With a solicitor like that who needs enemies…….Tell her to get a decent solicitor….He can walk away but he will eventually have to pay for the children and for the house….Her big issue is income and the house……She will need to claim income support until she gets herself organised for work…..She will need to be honest with them and they will help her sort out some form of income to live on…..As to the house this will be a 50 – 50 responsibility. She should speak to her mortgage company explaining what has happened and see if they will put a hold on the account and take interest payments only…..she would only do this if he stopped paying the mortgage……but could still keep them informed…….The ex cannot force her to sell the house until the children are of the age 16 but she will need to be able to pay her half share when and if he stops paying…..There are a lot of benefits available now like working tax credits which also covers child care costs etc etc……If she has no faith in her solicitor tell her to have a meeting with him and explain that she is the client and he has a duty to represent her effectively or she will complain to the Law Society…….She could also go to the Citizens Advice Bureau they also know the benefits system etc………They also will give her a lot of advice and wil also help her to sort her benefits out…..so well worth popping in to discuss with them……Some of the CAB have a legal section that is free and they could also help her to sort out…….Best advice is to remember that soicitors are a neccessary evil they make a lot of money dealing with matrimonal cases but some just dont give a monkeys and just get away with doing the minimul for high fees………I hope her ex realises that he will have to go through a whole range of things before divorce i.e mediation etc……He is working and each solicitors appointment will cost where as you should get legal aid……If she has a joint account get a seperate one set up for benefits and bills etc so that anything she has to pay comes from her own account and cannot disappear into the joint pot… Wish her luck from me and tell her to be strong and not to take any rubbish from the solicitor she has two babies to provide for and he helped make them……..

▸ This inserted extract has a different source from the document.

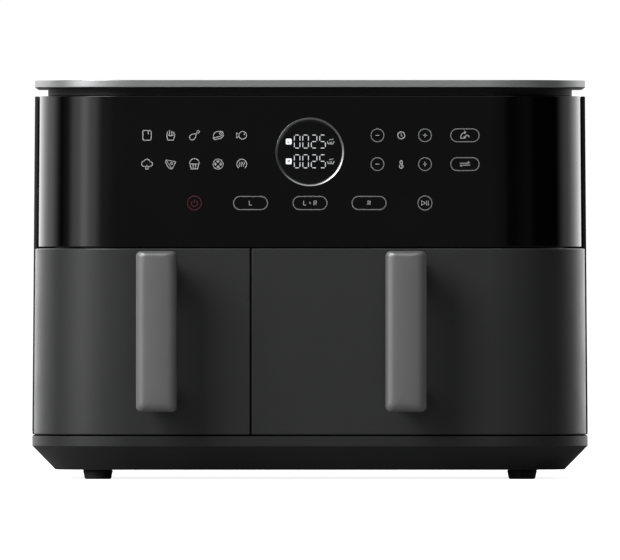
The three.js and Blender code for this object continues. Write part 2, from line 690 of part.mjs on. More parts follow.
// Turned about the cord's axis; positive distances stand out from the casing's back.
function cordGland() {
  return turnedLengthwise(closed([
    [GLAND_BORE, VENT_PROUD - 1],
    [GLAND_NECK - 1, VENT_PROUD - 1],
    [GLAND_RADIUS, VENT_PROUD - 3.5],
    [GLAND_RADIUS, GAP],
    [GLAND_NECK, GAP],
    [GLAND_NECK, -WALL - GAP],
    [GLAND_RADIUS, -WALL - GAP],
    [GLAND_RADIUS, -WALL - 3],
    [GLAND_BORE, -WALL - 3],
  ]), 16);
}

// ---------------------------------------------------------------- cooking spaces

function cavityLiner(zone) {
  const roofed = [Z_FLOOR - SHEET, Z_LINER_TOP];
  const outside = box([zone.x0 - SHEET, zone.x1 + SHEET], [Y_CAVITY, Y_CAVITY_BACK + SHEET], roofed);
  const inside = box([zone.x0, zone.x1], [-FAR, Y_CAVITY_BACK], [Z_FLOOR, Z_ROOF]);
  const spoutSize = [VENT_WIDTH - 2 * SPOUT_MARGIN, VENT_HEIGHT - 2 * SPOUT_MARGIN];
  const spout = box(
    around(zone.centre, spoutSize[0]),
    [Y_CAVITY_BACK, Y_BACK - WALL - GAP],
    around(Z_VENT, spoutSize[1]),
  );
  const duct = box(
    around(zone.centre, spoutSize[0] - 2 * SHEET),
    [Y_CAVITY_BACK - 1, FAR],
    around(Z_VENT, spoutSize[1] - 2 * SHEET),
  );
  let liner = outside.add(spout).subtract(inside).subtract(duct);
  liner = liner.intersect(casingBlock(FRAME_INSET + WALL + GAP, [0, Z_PANEL_TOP]).add(behind(Y_FAN)));
  const roof = [Z_ROOF - 1, Z_LINER_TOP + 1];
  liner = liner.subtract(upright(zone.bay, roof, zone.centre, Y_FAN));
  const [probeX, probeY] = probePlace(zone);
  return liner.subtract(upright(PROBE_RADIUS + GAP, roof, probeX, probeY, TINY_FACETS));
}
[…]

LEEINCOGNITO….Some of what you say is correct but he has a responsibility to the mortgage even if it was only his half share he cannot walk away from a legally binding agreement ie mortgage agreement this is still in principal a loan…….She does have the option to buy him out but your comments about having then to pay for another property to live in he should have thought about that before leaving………The two children after all are the innocent in this so why should they suffer ……..for what ever the reason for the split……

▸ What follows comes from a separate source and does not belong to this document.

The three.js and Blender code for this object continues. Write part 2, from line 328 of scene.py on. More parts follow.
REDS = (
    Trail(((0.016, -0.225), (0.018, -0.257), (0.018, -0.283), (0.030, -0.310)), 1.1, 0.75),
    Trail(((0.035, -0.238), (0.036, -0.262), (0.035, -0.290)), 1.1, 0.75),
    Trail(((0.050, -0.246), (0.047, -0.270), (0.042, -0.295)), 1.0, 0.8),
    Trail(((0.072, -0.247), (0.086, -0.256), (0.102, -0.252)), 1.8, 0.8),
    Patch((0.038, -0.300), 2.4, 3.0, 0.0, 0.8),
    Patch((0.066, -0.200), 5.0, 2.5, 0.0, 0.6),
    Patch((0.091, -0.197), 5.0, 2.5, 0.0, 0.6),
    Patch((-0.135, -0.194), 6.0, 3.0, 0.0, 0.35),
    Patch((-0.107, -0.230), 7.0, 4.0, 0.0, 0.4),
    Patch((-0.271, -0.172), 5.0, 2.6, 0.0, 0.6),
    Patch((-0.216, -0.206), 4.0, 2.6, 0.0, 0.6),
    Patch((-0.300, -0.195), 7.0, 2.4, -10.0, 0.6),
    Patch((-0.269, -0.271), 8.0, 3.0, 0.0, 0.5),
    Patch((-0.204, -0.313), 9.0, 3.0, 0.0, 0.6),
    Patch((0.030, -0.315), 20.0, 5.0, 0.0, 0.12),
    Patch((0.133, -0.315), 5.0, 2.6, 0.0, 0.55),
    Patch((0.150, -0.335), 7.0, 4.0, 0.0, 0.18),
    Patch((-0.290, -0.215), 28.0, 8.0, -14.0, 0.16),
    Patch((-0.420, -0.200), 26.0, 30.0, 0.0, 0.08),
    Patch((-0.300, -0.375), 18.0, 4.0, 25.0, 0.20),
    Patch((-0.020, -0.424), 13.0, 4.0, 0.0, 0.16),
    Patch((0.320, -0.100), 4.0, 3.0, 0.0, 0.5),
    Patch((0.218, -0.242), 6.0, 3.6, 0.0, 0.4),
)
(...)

Let me get this straight. Your freind is still married only that she can’t get any money from her husband other than to work at least 16 hours a week and earn her money! The husband has the responsibility to take care of his family regardless the situation. Perhap I guess there might be a problem in the family for the wife to be limited to 16 hours a week and the husband should step up to his plate. This problem should not affect the wife alone and if the husband decide to walk off, the wife would deal with her problem and am 100% sure, God would send someone to there rescue. Concerning the morgage loans, why not get the equity out of the houe they stay, or sell the house, and relocate to where they can afford to live happily? Let them communicate to each other politely, bring all options on the table and find the best solution for themselves. Good luck

No the guy is a waste of skin. If he does not support her fully she should divorce the tube and take half his income.

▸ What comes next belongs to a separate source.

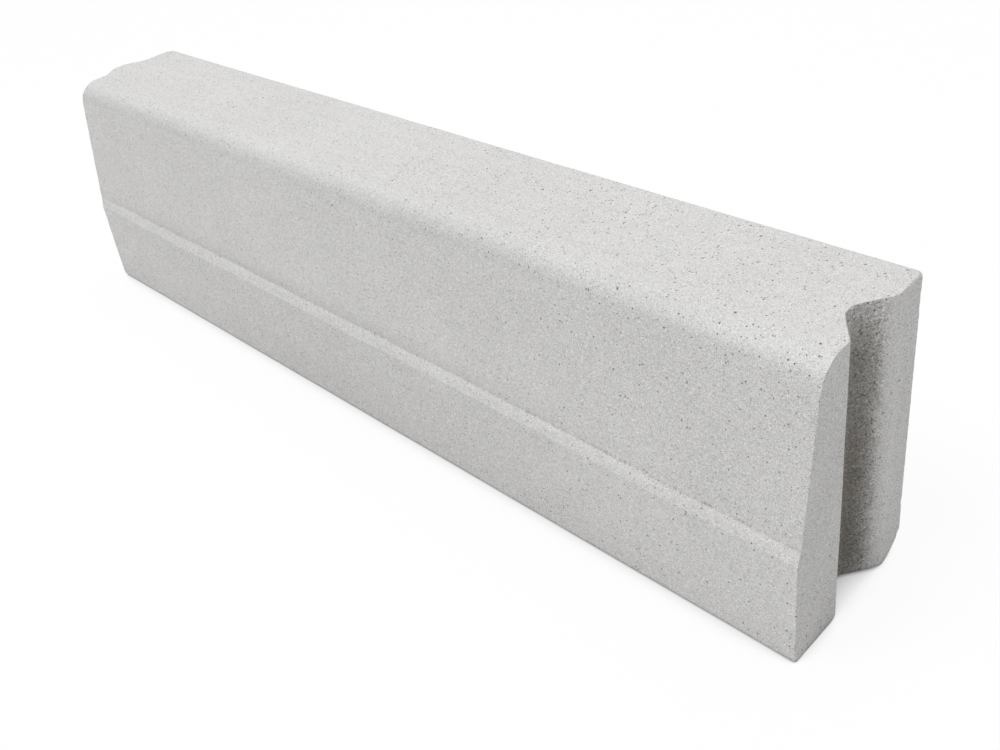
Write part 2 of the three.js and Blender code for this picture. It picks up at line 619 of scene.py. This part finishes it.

Yes he is within his rights from a legal point of view. English courts do not expect a divorced man to support an ex wife, it is meant to be a severing of ties, not punishing the man. He could one day have another wife to think about. English courts do not fleece men, unless they are former Beatles married to one-legged models.
As for money for the children, this is out of the scope of the court and is a matter for the CSA, or whatever agency will replace it. Earning £40k, he WILL have to pay something, and it depends how much contact he has with them. If he doesn’t see them at all because the mother prevents him from doing so, he owes nothing at all. If he does see them he will be asked to pay, and the amount he pays would be more for seeing them less – eg if he has them 2 days per week he would pay less than if he had them 1 day (since he would incur costs anyway)
He IS within his rights not to pay the mortgage (why should he continue to pay for a home he cannot live in, and still have to house himself elsewhere?), but it is a marital asset. A likely outcome of this will be the home is sold and any profit (or loss) will be divided between the 2 of them. If there were no children involved and she wasn’t working, she would most likely be entitled to nothing, but the court will consider her family responsibilities as a fair contribution.
Americans = there is no such thing as “alimony” here, thankfully, no such thing as a pre-nup, and a woman can only expect half of what she provided during the marriage, and all of what she took in to the marriage. She cannot take an exhusband to the cleaners. We are more civilised than that.
Valf – having a different solicitor does not suddenly make the law different. He cannot be made to pay the mortgage if he isn’t willing, and why should he house his ex wife in luxury for years to come, while he has to house himself? He is legally tied to his mortgage. If only his name is on the mortgage he can sell and she will have to go. If her name is on it too the main motivating factor is money, each party is equally responsible for the whole loan, and a settlement could only involve her retaining the home IF she is willing to take over the mortgage and pay for it, but how can she do that working 16 hours a week? More likely they would sell it, split the money, she goes off into a council house, and he makes his own arrangements. Changing solicitors won’t change the outcome, it is the solicitor’s job to tell it how it is, not how he thinks you want to hear it.

I’m not sure where you are, but in the U.S., usually a husband has to pay for child support and alimony to his wife if she has been a stay at home mom/wife. He sounds like a ******, she should be glad the CAD isn’t going to be raising the kids with her.